If you look at my schedule it’s really busy, however, I really enjoy doing it because it’s the bridge for me to develop myself. It makes me more happy that I can help people. Even though I’m not a rich person, I have done a lot of things for my people and community.
On working with children
As a teacher at the Young Leaders Centre, I have a class of around 25 students from slum communities. I teach them English, arts, singing, and health. Every morning there is a showering program before starting class. They really enjoy this because most of their homes do not have enough water or shampoo for showering, and their parents do not encourage them to shower. Most of their parents work as motor taxi drivers, construction workers, or sell potatoes in a small market or as street vendors. The money they earn can’t support their whole family.
I am the person who has stayed the longest since the Centre opened. The reason I’m staying is to help the families with this difficult situation.
Every week I have many activities for my students, such as games, songs, puzzles, storytelling, toys, and library. They love learning Khmer and English.

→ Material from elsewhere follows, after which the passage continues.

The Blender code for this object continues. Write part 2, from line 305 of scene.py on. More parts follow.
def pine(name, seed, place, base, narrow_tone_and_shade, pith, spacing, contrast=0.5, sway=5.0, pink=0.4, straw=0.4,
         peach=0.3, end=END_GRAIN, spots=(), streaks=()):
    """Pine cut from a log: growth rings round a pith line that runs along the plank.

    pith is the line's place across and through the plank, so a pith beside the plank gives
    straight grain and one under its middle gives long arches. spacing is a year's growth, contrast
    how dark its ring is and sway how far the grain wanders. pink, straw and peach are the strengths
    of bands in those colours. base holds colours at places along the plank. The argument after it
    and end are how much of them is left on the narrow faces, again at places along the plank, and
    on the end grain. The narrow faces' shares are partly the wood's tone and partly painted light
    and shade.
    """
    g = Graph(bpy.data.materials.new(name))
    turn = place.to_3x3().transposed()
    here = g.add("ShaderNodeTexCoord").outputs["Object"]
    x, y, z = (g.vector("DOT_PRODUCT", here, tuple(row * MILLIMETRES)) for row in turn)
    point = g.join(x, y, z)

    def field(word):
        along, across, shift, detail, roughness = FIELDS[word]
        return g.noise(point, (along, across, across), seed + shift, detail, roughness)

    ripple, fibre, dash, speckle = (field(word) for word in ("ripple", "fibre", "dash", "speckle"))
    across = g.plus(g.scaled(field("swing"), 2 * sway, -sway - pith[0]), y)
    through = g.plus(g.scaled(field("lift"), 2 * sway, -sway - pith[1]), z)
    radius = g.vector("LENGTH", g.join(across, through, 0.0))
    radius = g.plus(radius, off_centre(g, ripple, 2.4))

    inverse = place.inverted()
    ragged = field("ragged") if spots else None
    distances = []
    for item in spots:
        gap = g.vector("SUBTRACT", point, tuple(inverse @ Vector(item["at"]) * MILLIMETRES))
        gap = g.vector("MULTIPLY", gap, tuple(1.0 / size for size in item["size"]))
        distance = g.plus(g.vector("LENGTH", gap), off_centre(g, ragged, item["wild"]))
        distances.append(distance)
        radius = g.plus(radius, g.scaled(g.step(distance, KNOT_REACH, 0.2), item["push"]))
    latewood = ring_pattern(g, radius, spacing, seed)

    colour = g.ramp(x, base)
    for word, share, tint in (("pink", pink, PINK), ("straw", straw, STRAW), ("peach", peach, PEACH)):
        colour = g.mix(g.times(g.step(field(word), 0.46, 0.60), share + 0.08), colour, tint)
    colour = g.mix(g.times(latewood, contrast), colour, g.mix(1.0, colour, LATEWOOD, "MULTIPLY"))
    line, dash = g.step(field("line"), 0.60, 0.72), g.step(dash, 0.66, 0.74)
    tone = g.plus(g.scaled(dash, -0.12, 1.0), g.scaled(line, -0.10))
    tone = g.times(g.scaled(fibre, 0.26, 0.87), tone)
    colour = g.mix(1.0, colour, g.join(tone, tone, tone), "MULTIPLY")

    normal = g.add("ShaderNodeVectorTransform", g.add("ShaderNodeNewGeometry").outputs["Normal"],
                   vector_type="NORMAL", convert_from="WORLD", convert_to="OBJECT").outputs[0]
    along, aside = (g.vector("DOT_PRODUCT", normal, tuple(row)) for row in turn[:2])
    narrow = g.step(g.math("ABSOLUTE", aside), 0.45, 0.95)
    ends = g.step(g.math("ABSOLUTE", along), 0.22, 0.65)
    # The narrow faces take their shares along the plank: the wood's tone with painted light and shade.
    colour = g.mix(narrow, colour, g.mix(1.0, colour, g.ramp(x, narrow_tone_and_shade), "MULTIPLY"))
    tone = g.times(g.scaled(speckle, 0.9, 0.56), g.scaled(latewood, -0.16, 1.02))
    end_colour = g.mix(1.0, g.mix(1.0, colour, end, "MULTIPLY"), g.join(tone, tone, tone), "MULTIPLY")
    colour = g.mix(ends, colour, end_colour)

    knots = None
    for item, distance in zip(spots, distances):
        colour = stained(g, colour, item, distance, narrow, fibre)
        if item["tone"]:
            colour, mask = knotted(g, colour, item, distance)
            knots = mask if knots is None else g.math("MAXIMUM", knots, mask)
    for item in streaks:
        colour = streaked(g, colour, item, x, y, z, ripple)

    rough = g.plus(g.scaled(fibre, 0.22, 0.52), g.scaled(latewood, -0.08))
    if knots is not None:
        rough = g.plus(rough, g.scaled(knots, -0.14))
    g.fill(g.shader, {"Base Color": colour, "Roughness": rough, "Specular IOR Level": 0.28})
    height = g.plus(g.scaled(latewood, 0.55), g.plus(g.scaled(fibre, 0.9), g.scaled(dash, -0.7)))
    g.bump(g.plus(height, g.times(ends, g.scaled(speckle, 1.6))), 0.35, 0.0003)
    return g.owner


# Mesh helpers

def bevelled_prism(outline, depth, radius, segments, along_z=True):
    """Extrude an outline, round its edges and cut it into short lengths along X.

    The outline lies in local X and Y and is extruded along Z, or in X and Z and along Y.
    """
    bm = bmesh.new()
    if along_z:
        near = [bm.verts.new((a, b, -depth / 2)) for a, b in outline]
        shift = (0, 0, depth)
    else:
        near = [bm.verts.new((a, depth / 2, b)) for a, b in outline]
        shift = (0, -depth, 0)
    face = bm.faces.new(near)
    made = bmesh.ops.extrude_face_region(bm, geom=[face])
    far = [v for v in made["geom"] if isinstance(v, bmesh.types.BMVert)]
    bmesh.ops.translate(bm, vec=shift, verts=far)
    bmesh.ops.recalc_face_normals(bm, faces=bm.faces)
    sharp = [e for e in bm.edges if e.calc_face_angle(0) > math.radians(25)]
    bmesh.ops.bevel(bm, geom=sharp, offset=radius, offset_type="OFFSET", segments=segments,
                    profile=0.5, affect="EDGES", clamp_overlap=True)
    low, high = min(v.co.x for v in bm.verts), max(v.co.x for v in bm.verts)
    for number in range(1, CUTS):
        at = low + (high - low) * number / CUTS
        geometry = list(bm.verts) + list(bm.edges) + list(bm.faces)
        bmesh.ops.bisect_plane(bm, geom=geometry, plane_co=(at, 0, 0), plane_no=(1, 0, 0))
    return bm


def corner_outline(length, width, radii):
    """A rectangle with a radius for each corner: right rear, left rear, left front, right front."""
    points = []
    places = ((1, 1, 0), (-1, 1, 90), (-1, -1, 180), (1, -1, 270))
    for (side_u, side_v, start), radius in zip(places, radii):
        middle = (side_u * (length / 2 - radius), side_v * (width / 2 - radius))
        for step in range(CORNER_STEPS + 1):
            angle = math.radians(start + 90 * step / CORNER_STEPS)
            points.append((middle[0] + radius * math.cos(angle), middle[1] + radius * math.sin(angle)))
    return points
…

Following dreams by helping others
I want to have a life of meaning for others and myself. I want to share my experiences and knowledge with people that happen to cross my way. It is important to me to live my life in a way that shows kindness, care, and concern for family and friends and even strangers.
I want to work with and around people, but it is even more important to me that they feel that I have helped them in some way—not necessarily that I do a specific good deed, but more that some kindness or thoughtfulness or wisdom of mine has touched them.
I help them today; tomorrow they will help others. I lead them today; tomorrow they will lead others.